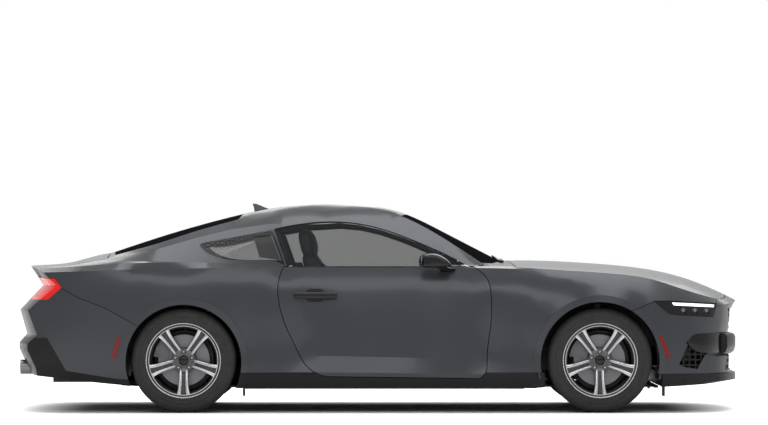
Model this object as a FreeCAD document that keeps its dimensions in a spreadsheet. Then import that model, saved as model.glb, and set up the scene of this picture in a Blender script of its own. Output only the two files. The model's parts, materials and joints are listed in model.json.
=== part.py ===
import FreeCAD, Part
import math
import os
from FreeCAD import Placement, Rotation, Vector

# A two-door fastback coupe at its real size, in millimetres.
# +X points to the nose, +Y to the left side, +Z up, and the origin lies on the ground
# under the middle of the car.

doc = FreeCAD.newDocument("coupe")

# Driving sizes, kept in the sheet
SIZES = (
    ("overall_length", 4811),
    ("overall_width", 1915),
    ("overall_height", 1397),
    ("front_overhang", 950),
    ("wheelbase", 2720),
    ("front_track", 1600),
    ("rear_track", 1650),
    ("panel_thickness", 12),
    ("glass_thickness", 5),
    ("roof_thickness", 30),
    ("shut_gap", 5),
    ("lid_gap", 7),
    ("seam_gap", 3.5),
    ("seat_clearance", 0.6),
    ("flare_height", 6),
    ("flare_width", 44),
    ("door_inner_width", 776),
    ("front_arch_radius", 389),
    ("rear_arch_radius", 378),
    ("front_arch_height", 335),
    ("rear_arch_height", 328),
    ("front_well_width", 485),
    ("rear_well_width", 573),
    ("marker_depth", 4),
    ("tyre_radius", 342),
    ("tyre_width", 235),
    ("tread_width", 188),
    ("shoulder_radius", 294),
    ("rim_radius", 246),
    ("bead_radius", 229),
    ("rim_wall", 13),
    ("rim_lip", 4),
    ("hub_radius", 84),
    ("cap_radius", 30),
    ("cap_front", 68),
    ("hub_front", 77),
    ("groove_floor", 16),
    ("lug_floor", 57),
    ("lug_circle_radius", 57),
    ("lug_pocket_radius", 13.5),
    ("disc_radius", 170),
    ("disc_thickness", 28),
    ("hub_face", 43),
    ("kingpin_offset", 60),
    ("kingpin_reach", 128),
    ("kingpin_side", 36),
    ("spindle_radius", 28),
    ("carrier_radius", 56),
    ("caliper_inner_radius", 102),
    ("caliper_outer_radius", 199),
    ("caliper_wall", 19),
    ("arm_thickness", 12),
    ("arm_half_width", 105),
    ("arm_tip", 20),
    ("front_damper_length", 499),
    ("rear_damper_length", 454),
    ("damper_radius", 36),
    ("half_shaft_radius", 20),
    ("lamp_depth", 60),
    ("lamp_recess", 10),
    ("lamp_module_radius", 20),
    ("engine_length", 641),
    ("engine_width", 504),
    ("engine_height", 498),
    ("engine_bottom", 260),
    ("engine_rear", 1022),
    ("engine_mount_width", 825),
    ("engine_mount_side", 80),
    ("engine_mount_rear", 1283),
    ("engine_mount_bottom", 439),
    ("gearbox_length", 612),
    ("gearbox_width", 302),
    ("gearbox_height", 125),
    ("gearbox_bottom", 225),
    ("gearbox_rear", 421),
    ("driveshaft_radius", 36),
    ("driveshaft_length", 1660),
    ("driveshaft_height", 315),
    ("pipe_radius", 30),
    ("pipe_length", 2606),
    ("tip_radius", 48),
    ("tip_length", 240),
    ("buffer_radius", 12),
    ("steering_ring_radius", 186),
    ("steering_ring_side", 26),
    ("steering_boss_radius", 55),
    ("steering_boss_depth", 50),
    ("steering_spoke_width", 30),
    ("steering_spoke_thickness", 12),
    ("column_radius", 35),
    ("column_length", 160),
    ("fin_width", 32),
    ("handle_reach", 36),
    ("handle_gap", 19),
    ("wiper_height", 14),
    ("wiper_gap", 4),
    ("wiper_pivot_radius", 12),
    ("overrun", 400),
)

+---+

## GIVEN REQUEST:
Write the listing out again, exactly as it reads.

## RESULT FOR THIS TASK:
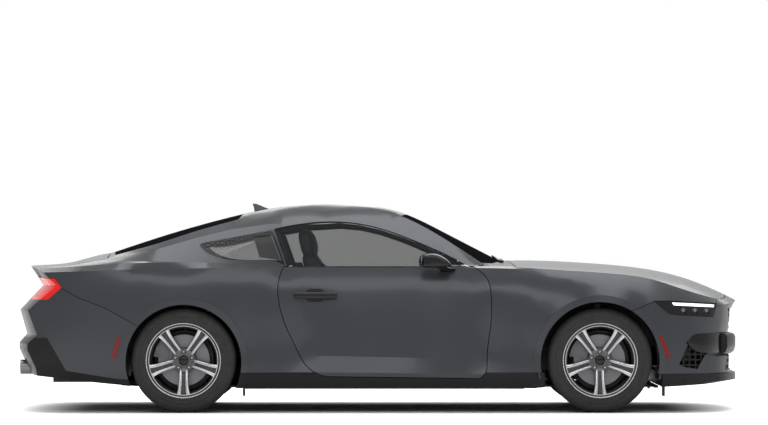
Model this object as a FreeCAD document that keeps its dimensions in a spreadsheet. Then import that model, saved as model.glb, and set up the scene of this picture in a Blender script of its own. Output only the two files. The model's parts, materials and joints are listed in model.json.
=== part.py ===
import FreeCAD, Part
import math
import os
from FreeCAD import Placement, Rotation, Vector

# A two-door fastback coupe at its real size, in millimetres.
# +X points to the nose, +Y to the left side, +Z up, and the origin lies on the ground
# under the middle of the car.

doc = FreeCAD.newDocument("coupe")

# Driving sizes, kept in the sheet
SIZES = (
    ("overall_length", 4811),
    ("overall_width", 1915),
    ("overall_height", 1397),
    ("front_overhang", 950),
    ("wheelbase", 2720),
    ("front_track", 1600),
    ("rear_track", 1650),
    ("panel_thickness", 12),
    ("glass_thickness", 5),
    ("roof_thickness", 30),
    ("shut_gap", 5),
    ("lid_gap", 7),
    ("seam_gap", 3.5),
    ("seat_clearance", 0.6),
    ("flare_height", 6),
    ("flare_width", 44),
    ("door_inner_width", 776),
    ("front_arch_radius", 389),
    ("rear_arch_radius", 378),
    ("front_arch_height", 335),
    ("rear_arch_height", 328),
    ("front_well_width", 485),
    ("rear_well_width", 573),
    ("marker_depth", 4),
    ("tyre_radius", 342),
    ("tyre_width", 235),
    ("tread_width", 188),
    ("shoulder_radius", 294),
    ("rim_radius", 246),
    ("bead_radius", 229),
    ("rim_wall", 13),
    ("rim_lip", 4),
    ("hub_radius", 84),
    ("cap_radius", 30),
    ("cap_front", 68),
    ("hub_front", 77),
    ("groove_floor", 16),
    ("lug_floor", 57),
    ("lug_circle_radius", 57),
    ("lug_pocket_radius", 13.5),
    ("disc_radius", 170),
    ("disc_thickness", 28),
    ("hub_face", 43),
    ("kingpin_offset", 60),
    ("kingpin_reach", 128),
    ("kingpin_side", 36),
    ("spindle_radius", 28),
    ("carrier_radius", 56),
    ("caliper_inner_radius", 102),
    ("caliper_outer_radius", 199),
    ("caliper_wall", 19),
    ("arm_thickness", 12),
    ("arm_half_width", 105),
    ("arm_tip", 20),
    ("front_damper_length", 499),
    ("rear_damper_length", 454),
    ("damper_radius", 36),
    ("half_shaft_radius", 20),
    ("lamp_depth", 60),
    ("lamp_recess", 10),
    ("lamp_module_radius", 20),
    ("engine_length", 641),
    ("engine_width", 504),
    ("engine_height", 498),
    ("engine_bottom", 260),
    ("engine_rear", 1022),
    ("engine_mount_width", 825),
    ("engine_mount_side", 80),
    ("engine_mount_rear", 1283),
    ("engine_mount_bottom", 439),
    ("gearbox_length", 612),
    ("gearbox_width", 302),
    ("gearbox_height", 125),
    ("gearbox_bottom", 225),
    ("gearbox_rear", 421),
    ("driveshaft_radius", 36),
    ("driveshaft_length", 1660),
    ("driveshaft_height", 315),
    ("pipe_radius", 30),
    ("pipe_length", 2606),
    ("tip_radius", 48),
    ("tip_length", 240),
    ("buffer_radius", 12),
    ("steering_ring_radius", 186),
    ("steering_ring_side", 26),
    ("steering_boss_radius", 55),
    ("steering_boss_depth", 50),
    ("steering_spoke_width", 30),
    ("steering_spoke_thickness", 12),
    ("column_radius", 35),
    ("column_length", 160),
    ("fin_width", 32),
    ("handle_reach", 36),
    ("handle_gap", 19),
    ("wiper_height", 14),
    ("wiper_gap", 4),
    ("wiper_pivot_radius", 12),
    ("overrun", 400),
)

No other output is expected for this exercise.